Aussi, l'UTP préconise de dissocier les espaces de circulation de ces deux modes quand le trafic des transports en commun est élevé : en clair, pas de vélos dans les couloirs de bus sur les grands axes à fort trafic, cette mixité ne pouvant être que ponctuelle, sur des sections à moindre trafic de bus. Elle met en avant également le besoin de penser au stationnement des vélos car aligner les kilomètres de pistes cyclables ne saurait être suffisant et il faut aussi veiller à ne pas créer une forme de pagaille sur ce sujet. Au chapitre des points de vigilance, l'UTP appelle aussi à respecter le juge de paix qu'est le Code de la Route...

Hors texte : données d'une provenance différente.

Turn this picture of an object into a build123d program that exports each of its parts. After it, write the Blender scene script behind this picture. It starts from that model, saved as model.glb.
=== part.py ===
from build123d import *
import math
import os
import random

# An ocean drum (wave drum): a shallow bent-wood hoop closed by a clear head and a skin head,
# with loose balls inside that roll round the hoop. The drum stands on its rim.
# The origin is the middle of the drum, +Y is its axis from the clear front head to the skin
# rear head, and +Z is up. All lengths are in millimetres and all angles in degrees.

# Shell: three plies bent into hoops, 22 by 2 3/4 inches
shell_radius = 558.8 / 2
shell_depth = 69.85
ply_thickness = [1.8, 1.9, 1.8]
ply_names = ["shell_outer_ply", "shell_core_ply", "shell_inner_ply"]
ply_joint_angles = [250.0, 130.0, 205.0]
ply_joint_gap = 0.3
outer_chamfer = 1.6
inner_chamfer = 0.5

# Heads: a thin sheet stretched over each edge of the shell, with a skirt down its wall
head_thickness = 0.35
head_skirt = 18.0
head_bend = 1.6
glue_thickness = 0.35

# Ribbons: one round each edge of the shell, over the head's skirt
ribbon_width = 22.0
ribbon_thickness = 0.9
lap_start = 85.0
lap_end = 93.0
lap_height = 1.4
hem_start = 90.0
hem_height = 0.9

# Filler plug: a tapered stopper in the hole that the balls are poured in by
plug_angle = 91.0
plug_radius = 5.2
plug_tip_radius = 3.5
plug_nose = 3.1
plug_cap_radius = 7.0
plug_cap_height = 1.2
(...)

On pourra faire 2 remarques à cette prise de position :
- si la chaussée représente bien entre 50 et 60% de la largeur d'une rue, il est erroné de dire que c'est l'espace de la voiture car il y a d'autres usages à cet espace : véhicules d'urgence, d'intervention, livraisons, travaux publics et privés... et souvent transports en commun, puisque l'autobus reste encore le mode de référence dans de nombreuses villes et ne dispose pas systématiquement - parce que le besoin n'est pas justifié - de voie réservée ;
- la question des livraisons, qui ne cessent d'augmenter avec l'essor accéléré du commerce en ligne, pose des difficultés de plus en plus aiguës, mal appréhendées, y compris dans les récents aménagements, ce qui se traduit par une gêne à la fois pour les transports en commun et pour les cyclistes quand leurs voies sont occupées par des livreurs qui n'ont parfois guère d'autres choix.

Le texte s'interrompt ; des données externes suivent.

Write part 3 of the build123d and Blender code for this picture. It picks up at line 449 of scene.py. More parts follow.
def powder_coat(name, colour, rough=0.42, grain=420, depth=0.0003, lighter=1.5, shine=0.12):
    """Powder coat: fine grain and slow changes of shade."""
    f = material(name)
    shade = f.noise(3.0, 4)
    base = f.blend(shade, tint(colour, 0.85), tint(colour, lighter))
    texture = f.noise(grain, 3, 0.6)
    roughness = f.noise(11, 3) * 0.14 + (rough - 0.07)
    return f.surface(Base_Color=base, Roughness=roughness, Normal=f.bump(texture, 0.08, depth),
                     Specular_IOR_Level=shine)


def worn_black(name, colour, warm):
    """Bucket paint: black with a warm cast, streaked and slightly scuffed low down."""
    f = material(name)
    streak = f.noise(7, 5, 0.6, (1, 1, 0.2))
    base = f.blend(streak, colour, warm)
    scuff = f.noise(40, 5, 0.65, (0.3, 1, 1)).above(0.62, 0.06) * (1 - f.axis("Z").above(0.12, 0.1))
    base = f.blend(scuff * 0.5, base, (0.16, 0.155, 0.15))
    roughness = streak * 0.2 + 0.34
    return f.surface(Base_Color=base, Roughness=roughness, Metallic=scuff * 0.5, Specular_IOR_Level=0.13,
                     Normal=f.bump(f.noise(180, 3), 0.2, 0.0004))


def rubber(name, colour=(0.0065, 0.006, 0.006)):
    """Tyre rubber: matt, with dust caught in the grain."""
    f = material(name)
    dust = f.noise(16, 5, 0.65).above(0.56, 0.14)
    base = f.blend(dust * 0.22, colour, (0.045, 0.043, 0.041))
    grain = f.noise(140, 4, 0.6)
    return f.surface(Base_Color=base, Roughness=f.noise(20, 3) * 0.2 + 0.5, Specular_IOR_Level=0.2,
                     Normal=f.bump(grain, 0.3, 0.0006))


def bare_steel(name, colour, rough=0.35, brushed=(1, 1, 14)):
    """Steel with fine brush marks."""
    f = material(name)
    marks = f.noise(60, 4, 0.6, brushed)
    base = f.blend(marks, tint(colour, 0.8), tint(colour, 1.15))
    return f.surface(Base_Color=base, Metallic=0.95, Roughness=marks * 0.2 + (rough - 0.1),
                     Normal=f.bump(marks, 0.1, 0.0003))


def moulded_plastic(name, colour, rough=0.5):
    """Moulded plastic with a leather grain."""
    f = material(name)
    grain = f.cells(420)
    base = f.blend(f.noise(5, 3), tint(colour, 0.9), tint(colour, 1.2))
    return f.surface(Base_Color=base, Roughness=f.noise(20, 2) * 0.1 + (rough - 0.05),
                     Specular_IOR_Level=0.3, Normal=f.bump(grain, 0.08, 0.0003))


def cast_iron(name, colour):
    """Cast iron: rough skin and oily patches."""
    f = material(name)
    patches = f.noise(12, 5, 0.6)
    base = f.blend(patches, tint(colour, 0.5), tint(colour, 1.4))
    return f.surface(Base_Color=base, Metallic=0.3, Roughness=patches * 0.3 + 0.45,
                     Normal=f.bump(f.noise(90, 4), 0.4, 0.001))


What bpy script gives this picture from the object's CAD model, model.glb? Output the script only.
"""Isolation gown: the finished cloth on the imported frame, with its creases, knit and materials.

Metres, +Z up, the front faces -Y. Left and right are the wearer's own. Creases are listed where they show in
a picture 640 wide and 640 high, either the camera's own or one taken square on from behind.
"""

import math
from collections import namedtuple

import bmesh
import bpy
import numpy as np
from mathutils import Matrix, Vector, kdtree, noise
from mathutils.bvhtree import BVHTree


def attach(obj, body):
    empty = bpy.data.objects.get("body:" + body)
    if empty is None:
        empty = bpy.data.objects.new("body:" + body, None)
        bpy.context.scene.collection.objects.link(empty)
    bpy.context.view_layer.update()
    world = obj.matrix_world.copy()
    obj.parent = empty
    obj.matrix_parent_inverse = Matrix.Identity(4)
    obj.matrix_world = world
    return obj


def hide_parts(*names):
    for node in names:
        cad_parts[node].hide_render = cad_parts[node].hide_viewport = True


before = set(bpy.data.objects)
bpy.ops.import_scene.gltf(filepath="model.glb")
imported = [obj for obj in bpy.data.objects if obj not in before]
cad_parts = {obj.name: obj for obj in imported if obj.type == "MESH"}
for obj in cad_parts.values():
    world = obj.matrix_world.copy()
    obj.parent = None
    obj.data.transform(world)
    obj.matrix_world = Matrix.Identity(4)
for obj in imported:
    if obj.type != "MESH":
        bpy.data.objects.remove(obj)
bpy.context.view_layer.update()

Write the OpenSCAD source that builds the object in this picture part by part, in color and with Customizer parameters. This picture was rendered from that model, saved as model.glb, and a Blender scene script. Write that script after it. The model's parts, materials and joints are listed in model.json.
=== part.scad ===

Il faut voir aussi que les aménagements cyclistes ne sont pas toujours optimaux (pistes qui s'arrêtent, itinéraires aberrants, incohérence des aménagements).
Contrairement à ce que l'on peut penser, les décideurs parisiens (et je ne parle même pas de la banlieue) ne doivent pas souvent faire de vélo.
Mais globalement la séparation des voies de circulation semble la meilleure solution. Elle a aussi l'avantage de remettre les scooters à leur place car quand les couloirs de bus sont partagés ils sont en général squattés par les deux roues motorisés ce qui est le moins le cas des voies spécifiques.